Felipe’s words are often critical, but they come out in a tone of gentle ribbing. He’s a small, wiry man with a mop of dark hair and a tendency to have a 5 o’clock shadow by noon. He sometimes lifts his shirt absentmindedly, showing us his silver bellybutton ring and a sunburst tattoo below his ribcage.

Felipe does not allow us to get carried away with flights of sloppy enthusiasm. Take Pepe, my classmate. When he gets a step committed to memory, he sometimes starts doing it faster and faster, over and over, like they do on stage. Felipe tells him to slow down and bring it under control.

Or take my arms. Arm work in flamenco operates at a different tempo from the footwork, functioning as a sort of melody to the beat of the feet.
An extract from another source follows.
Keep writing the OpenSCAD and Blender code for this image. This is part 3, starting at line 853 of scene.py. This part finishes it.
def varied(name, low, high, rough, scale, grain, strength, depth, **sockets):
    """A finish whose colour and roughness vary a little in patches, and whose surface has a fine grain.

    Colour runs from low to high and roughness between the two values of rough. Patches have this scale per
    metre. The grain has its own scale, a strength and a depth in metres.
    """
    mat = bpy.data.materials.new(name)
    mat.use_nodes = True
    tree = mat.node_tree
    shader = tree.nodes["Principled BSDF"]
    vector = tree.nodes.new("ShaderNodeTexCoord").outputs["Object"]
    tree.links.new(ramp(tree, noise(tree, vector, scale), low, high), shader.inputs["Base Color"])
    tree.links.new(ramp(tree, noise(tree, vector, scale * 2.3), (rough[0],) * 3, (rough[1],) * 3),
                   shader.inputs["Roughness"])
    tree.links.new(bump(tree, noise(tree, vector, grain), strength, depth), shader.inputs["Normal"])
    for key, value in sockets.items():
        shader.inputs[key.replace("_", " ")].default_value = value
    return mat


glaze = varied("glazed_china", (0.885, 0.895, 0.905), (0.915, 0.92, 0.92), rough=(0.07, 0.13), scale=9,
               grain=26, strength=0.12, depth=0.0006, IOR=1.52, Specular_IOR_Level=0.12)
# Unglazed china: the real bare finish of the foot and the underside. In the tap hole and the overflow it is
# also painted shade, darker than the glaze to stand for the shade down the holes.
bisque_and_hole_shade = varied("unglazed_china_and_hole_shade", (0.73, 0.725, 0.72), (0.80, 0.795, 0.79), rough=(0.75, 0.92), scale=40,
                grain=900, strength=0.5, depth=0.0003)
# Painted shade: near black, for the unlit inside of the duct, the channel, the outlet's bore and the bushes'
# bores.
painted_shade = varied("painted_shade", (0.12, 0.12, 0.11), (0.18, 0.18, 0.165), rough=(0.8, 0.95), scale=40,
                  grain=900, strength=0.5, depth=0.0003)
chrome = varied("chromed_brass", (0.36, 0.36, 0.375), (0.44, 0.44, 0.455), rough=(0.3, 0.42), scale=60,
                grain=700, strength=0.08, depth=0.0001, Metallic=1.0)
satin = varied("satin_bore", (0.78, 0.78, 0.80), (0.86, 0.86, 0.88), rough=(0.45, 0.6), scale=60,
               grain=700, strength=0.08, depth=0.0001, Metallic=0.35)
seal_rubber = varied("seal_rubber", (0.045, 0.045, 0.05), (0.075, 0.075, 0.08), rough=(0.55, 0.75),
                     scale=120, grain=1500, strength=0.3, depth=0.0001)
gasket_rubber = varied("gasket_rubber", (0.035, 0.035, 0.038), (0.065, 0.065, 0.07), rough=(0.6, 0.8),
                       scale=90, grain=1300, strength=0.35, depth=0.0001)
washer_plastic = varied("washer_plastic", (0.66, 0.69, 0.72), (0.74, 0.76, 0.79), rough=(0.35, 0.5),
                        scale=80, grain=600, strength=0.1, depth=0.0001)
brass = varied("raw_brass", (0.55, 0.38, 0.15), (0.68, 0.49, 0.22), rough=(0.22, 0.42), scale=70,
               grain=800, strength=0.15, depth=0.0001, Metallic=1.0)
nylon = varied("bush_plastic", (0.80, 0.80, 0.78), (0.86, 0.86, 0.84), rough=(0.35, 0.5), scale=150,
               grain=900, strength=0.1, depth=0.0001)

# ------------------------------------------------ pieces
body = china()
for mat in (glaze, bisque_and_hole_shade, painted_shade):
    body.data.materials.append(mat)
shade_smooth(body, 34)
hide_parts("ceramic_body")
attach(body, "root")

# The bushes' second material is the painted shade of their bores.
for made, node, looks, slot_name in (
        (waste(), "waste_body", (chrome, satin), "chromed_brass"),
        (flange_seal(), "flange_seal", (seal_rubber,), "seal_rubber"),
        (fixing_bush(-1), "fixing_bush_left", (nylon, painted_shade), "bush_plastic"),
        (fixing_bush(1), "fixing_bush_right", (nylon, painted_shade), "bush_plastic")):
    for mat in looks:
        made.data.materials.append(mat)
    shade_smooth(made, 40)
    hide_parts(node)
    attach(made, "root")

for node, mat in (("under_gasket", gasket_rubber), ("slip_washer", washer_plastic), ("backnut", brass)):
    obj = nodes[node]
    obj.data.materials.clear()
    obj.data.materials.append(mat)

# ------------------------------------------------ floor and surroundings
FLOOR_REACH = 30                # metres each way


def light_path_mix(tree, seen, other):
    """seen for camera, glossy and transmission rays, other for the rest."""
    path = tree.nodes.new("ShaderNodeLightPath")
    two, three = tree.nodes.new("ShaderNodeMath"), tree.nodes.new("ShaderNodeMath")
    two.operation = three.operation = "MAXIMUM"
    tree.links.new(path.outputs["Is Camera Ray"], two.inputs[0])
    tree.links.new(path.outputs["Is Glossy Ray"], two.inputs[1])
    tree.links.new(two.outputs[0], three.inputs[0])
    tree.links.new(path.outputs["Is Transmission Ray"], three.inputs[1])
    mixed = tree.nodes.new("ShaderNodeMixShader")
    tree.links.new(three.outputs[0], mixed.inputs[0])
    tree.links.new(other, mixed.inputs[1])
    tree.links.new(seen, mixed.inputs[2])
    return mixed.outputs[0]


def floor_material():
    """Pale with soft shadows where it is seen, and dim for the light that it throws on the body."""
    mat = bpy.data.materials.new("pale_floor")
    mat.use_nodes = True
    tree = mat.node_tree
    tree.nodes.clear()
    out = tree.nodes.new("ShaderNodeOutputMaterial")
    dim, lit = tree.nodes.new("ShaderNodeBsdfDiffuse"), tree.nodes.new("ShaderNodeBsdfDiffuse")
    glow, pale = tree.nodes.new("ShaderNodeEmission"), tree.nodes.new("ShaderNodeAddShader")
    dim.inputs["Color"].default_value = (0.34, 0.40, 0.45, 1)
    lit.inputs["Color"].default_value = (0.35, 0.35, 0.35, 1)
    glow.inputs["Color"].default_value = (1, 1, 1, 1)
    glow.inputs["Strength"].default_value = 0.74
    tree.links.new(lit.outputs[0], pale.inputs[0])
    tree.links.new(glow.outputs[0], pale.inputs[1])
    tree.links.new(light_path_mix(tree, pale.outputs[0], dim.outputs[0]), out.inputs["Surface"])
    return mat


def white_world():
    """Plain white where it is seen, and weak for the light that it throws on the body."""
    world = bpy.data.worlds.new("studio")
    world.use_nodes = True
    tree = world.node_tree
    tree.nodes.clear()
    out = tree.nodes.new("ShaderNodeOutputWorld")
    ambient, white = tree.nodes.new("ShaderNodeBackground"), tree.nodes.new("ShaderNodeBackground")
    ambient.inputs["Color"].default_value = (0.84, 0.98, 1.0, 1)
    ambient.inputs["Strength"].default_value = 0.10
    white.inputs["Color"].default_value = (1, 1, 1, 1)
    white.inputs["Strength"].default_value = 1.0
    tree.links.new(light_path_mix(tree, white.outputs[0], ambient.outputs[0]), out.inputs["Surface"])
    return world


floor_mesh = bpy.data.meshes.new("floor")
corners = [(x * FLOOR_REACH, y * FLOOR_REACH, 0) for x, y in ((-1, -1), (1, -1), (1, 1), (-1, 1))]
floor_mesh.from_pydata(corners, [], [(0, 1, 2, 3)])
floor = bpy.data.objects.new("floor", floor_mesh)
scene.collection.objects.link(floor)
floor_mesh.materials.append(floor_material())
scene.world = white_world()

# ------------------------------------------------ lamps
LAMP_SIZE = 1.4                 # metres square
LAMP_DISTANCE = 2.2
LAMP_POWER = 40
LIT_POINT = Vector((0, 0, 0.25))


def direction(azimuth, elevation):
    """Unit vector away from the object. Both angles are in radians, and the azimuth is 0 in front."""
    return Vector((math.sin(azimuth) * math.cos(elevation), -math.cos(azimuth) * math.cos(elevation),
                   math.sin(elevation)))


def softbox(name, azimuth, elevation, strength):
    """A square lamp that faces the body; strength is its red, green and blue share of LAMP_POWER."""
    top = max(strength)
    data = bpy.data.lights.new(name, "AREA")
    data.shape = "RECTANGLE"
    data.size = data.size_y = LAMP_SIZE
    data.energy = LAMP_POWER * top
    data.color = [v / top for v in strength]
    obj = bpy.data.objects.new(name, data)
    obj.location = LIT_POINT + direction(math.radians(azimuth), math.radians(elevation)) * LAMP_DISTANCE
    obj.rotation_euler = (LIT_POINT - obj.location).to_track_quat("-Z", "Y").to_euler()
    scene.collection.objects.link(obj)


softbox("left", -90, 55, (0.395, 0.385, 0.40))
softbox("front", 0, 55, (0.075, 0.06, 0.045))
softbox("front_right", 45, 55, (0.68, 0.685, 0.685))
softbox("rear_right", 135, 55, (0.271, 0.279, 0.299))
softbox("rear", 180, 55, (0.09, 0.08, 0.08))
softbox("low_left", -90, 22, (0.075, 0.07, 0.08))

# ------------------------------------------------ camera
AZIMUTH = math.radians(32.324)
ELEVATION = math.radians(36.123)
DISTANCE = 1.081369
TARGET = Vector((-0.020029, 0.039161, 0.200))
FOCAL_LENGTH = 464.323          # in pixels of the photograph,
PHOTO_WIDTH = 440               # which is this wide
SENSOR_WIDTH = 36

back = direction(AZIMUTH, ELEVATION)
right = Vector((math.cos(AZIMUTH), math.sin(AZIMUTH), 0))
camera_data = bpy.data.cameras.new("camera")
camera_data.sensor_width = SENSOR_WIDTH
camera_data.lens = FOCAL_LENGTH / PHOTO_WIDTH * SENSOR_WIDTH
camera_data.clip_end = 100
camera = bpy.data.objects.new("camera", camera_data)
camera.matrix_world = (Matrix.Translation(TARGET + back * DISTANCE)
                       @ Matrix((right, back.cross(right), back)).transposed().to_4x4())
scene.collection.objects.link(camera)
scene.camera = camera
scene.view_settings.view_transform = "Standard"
Whereas the feet make precise, discreet moves, the arms and hands should be in continuous flowing motion. Sometimes, when I think I have the footwork down, I try to throw in a few arm movements. Felipe urges me to just keep my hands on my hips.
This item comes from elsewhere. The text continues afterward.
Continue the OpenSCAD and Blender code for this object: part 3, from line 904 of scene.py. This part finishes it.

Later I have coffee with Karen, the dancer from Vancouver, and Stephanie, who was a student of hers there and is now in a full-time, yearlong dance program at Seville’s Cristina Heeren Flamenco Foundation. “Flamenco doesn’t get any easier as you get better,” Stephanie informs me. “It gets harder and harder.” We’re sitting in a cafe on El Duque Plaza, near the city center. If you judge a city by its cafes, and I do, Seville ranks with the best. They are plentiful, unhurried, and heavily used by locals, and the quality of coffee is invariably high.
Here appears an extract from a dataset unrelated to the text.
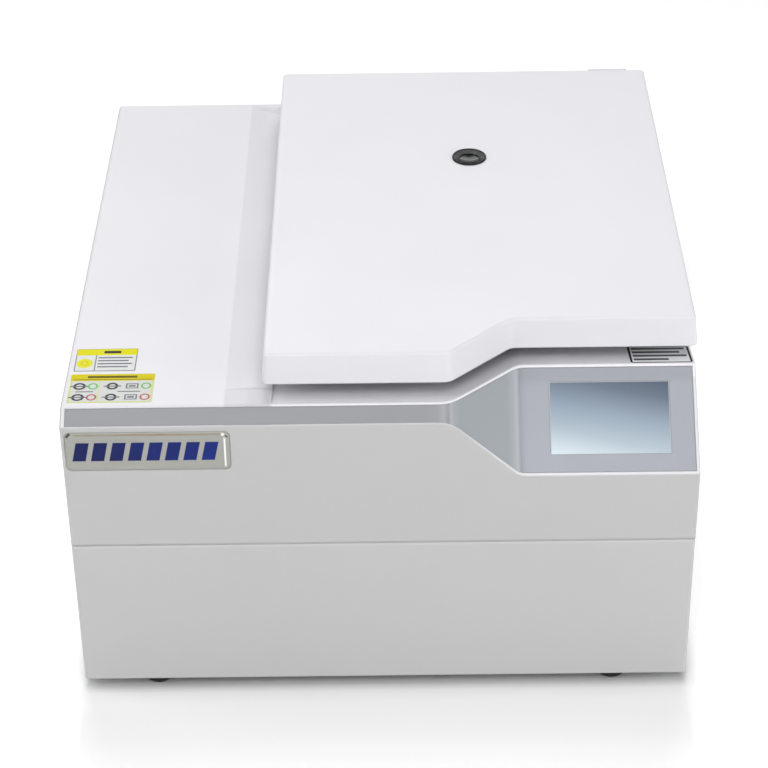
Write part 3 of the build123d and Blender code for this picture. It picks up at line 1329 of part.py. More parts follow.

Karen asks me if I know a friend of hers who went to my ballet school in Vancouver, the Goh Ballet Academy. This woman, she goes on to tell me, has just been forced out of Ballet British Columbia at the age of 28.

This is a typical trajectory for a professional ballet dancer who is not at the top of her field. “She got a job as a secretary in an office,” Karen said. “But she shouldn’t be in an office. She’s never done anything but dance in her life.” I think of girls I knew who at 16 were deciding to drop out of school to dance full-time.

Karen is talking about her upcoming job cruising around the Mediterranean. She adds, jokingly, that in fact she should probably be settling down and having kids like some of her friends. It’s the sort of comment many 30-year-olds would make, but because she is a dancer it has an added edge. As a banker or a lawyer or a writer, you can expect, or at least hope, for your greatest professional success to come in middle age; as a dancer that’s less likely to happen. Once you say goodbye to performing, it may be for good.

But when Karen says cheerfully, “I’m just happy I can do this for a living,” I’m reminded that of course it’s fantastic to pursue a love for a living. Whenever you’re not mired in thoughts of being a financial failure on the one hand or a creative failure on the other, it’s great.

I say that I’m grateful I studied ballet, even though it doesn’t interest me much anymore. Karen replies with enthusiasm, “I thank ballet for everything.” I assume she means “everything” related to learning to dance. But I sometimes feel that generally, in life, I thank ballet for everything. It taught me self-discipline, for instance. I blame ballet for some things, too, like being perfectionist in a way that is unpleasant to both myself and others.

It also taught me a lesson I think is crucial. Some kids get it from music and others get it from sports, but a lot never seem to get it at all: Being very, very good at something is very, very hard. The upside of knowing you may never have the talent to pull something off is that if you do pull it off, you know it’s no illusion. You have a realistic picture of where you stand, with all the pain and pleasure that involves. So I guess you could say—cue the schmaltz—I won’t forget, can’t regret, what I did for love.